## Task requirements:
Exactly the lines from the start of the data through the line containing "BRACKET_SCREWS = (12.0, 31.0)" should be output, with both ends kept and nothing added.

⟨

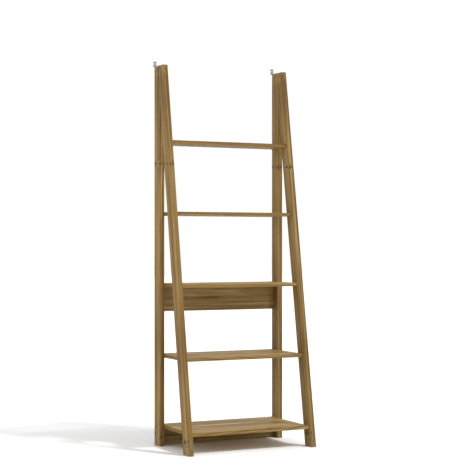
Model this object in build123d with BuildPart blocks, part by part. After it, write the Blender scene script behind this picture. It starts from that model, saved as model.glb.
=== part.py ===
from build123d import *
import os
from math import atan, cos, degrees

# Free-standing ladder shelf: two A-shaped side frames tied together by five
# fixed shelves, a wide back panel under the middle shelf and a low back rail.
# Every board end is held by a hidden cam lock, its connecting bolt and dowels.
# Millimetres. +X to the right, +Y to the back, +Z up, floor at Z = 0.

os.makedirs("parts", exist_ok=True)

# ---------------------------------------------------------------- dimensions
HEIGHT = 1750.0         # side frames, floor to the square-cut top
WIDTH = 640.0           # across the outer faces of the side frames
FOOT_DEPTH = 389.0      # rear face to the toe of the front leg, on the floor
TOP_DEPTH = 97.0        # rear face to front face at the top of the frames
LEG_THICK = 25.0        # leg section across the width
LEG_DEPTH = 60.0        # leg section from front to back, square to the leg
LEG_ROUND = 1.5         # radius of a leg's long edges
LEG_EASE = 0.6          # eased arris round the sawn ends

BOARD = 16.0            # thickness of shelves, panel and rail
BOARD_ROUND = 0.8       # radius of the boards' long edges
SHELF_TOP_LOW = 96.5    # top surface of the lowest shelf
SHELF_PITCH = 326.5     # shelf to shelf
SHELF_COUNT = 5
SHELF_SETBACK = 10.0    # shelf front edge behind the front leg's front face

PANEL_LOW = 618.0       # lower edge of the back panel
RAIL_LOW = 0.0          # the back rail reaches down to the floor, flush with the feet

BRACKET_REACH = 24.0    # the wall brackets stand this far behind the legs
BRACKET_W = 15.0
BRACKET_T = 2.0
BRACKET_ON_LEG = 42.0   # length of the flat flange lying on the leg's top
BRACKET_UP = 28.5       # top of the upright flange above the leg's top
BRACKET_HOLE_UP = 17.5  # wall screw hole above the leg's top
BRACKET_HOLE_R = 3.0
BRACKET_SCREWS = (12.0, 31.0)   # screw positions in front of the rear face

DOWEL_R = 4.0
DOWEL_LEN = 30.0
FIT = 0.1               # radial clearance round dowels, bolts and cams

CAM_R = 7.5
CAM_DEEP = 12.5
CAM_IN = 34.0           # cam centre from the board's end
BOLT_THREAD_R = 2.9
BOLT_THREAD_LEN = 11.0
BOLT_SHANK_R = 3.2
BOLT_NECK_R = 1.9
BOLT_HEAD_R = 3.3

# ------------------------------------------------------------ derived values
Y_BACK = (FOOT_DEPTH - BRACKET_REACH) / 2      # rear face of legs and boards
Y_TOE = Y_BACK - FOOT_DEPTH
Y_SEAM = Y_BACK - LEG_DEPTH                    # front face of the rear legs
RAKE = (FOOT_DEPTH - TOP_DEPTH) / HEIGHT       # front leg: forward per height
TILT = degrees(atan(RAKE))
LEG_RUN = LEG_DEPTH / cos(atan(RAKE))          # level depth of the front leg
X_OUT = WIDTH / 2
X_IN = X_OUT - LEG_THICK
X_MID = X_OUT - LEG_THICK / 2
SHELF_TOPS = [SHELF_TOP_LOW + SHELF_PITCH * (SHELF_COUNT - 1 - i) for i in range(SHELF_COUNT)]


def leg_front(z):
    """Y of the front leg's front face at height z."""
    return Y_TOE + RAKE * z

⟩

## Exercise solution:
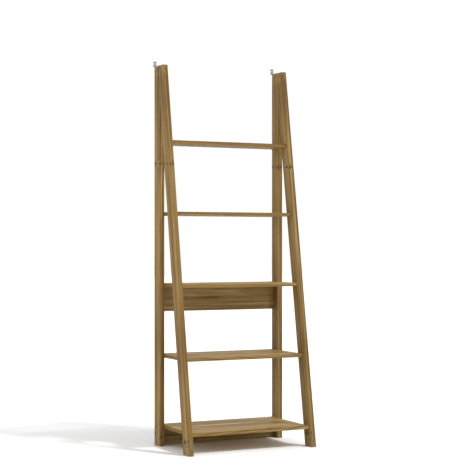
Model this object in build123d with BuildPart blocks, part by part. After it, write the Blender scene script behind this picture. It starts from that model, saved as model.glb.
=== part.py ===
from build123d import *
import os
from math import atan, cos, degrees

# Free-standing ladder shelf: two A-shaped side frames tied together by five
# fixed shelves, a wide back panel under the middle shelf and a low back rail.
# Every board end is held by a hidden cam lock, its connecting bolt and dowels.
# Millimetres. +X to the right, +Y to the back, +Z up, floor at Z = 0.

os.makedirs("parts", exist_ok=True)

# ---------------------------------------------------------------- dimensions
HEIGHT = 1750.0         # side frames, floor to the square-cut top
WIDTH = 640.0           # across the outer faces of the side frames
FOOT_DEPTH = 389.0      # rear face to the toe of the front leg, on the floor
TOP_DEPTH = 97.0        # rear face to front face at the top of the frames
LEG_THICK = 25.0        # leg section across the width
LEG_DEPTH = 60.0        # leg section from front to back, square to the leg
LEG_ROUND = 1.5         # radius of a leg's long edges
LEG_EASE = 0.6          # eased arris round the sawn ends

BOARD = 16.0            # thickness of shelves, panel and rail
BOARD_ROUND = 0.8       # radius of the boards' long edges
SHELF_TOP_LOW = 96.5    # top surface of the lowest shelf
SHELF_PITCH = 326.5     # shelf to shelf
SHELF_COUNT = 5
SHELF_SETBACK = 10.0    # shelf front edge behind the front leg's front face

PANEL_LOW = 618.0       # lower edge of the back panel
RAIL_LOW = 0.0          # the back rail reaches down to the floor, flush with the feet

BRACKET_REACH = 24.0    # the wall brackets stand this far behind the legs
BRACKET_W = 15.0
BRACKET_T = 2.0
BRACKET_ON_LEG = 42.0   # length of the flat flange lying on the leg's top
BRACKET_UP = 28.5       # top of the upright flange above the leg's top
BRACKET_HOLE_UP = 17.5  # wall screw hole above the leg's top
BRACKET_HOLE_R = 3.0
BRACKET_SCREWS = (12.0, 31.0)   # screw positions in front of the rear face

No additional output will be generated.